Independent appraisers like Mann typically charge between $350 and $500 for their reports, and these days, sellers are reluctant to pay that.
Still, appraisers and mortgage brokers said, there are some things buyers and sellers can do to make the appraisal process less painful.
Buyers should be sure to protect themselves by keeping their financing contingencies in place until the lender has signed off on the appraisal, said Craine, the mortgage broker.
Sellers need to work with their agents to determine whether they'll stick with the buyer and try to make the deal work should a lender reduce the home's appraised value.
Like many other parts of the housing market, what's happening with appraisals is directly tied to the turmoil in the mortgage industry, experts said. "What we've seen with the return to proper underwriting guidelines is that lenders are looking much more closely at appraisals," said McGuire's Congi.
"Appraisals are extremely important," he said. "It's not that that wasn't true in the past, but we tended to minimize that during the real estate bubble. We're getting back to it now."
What you should know
-- Use a local appraiser. Determining the value of a home in the Bay Area is very different from appraising a home in other parts of the state and country.
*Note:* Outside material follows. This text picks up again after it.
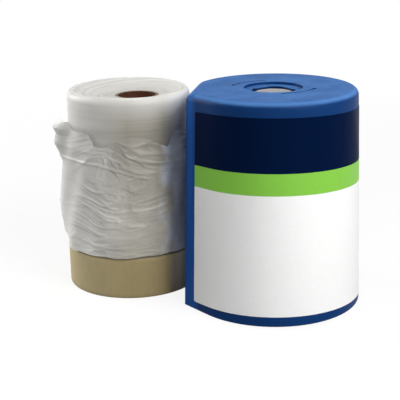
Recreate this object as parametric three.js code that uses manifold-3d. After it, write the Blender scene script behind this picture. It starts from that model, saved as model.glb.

-- Check to see whether your appraiser is a member of the Appraisal Institute or the American Society of Appraisers, the two biggest trade groups. These appraisers have completed more coursework than those who are just licensed by the state.
-- Ask your real estate agent to see a copy of your appraisal report and make sure you understand it.
-- Buyers should make sure to leave their financing contingencies in place until the lender has signed off on the appraisal. The down market means that lenders are reducing appraisal values more often.
-- Sellers might want to consider getting a professional appraisal before putting a home on the market.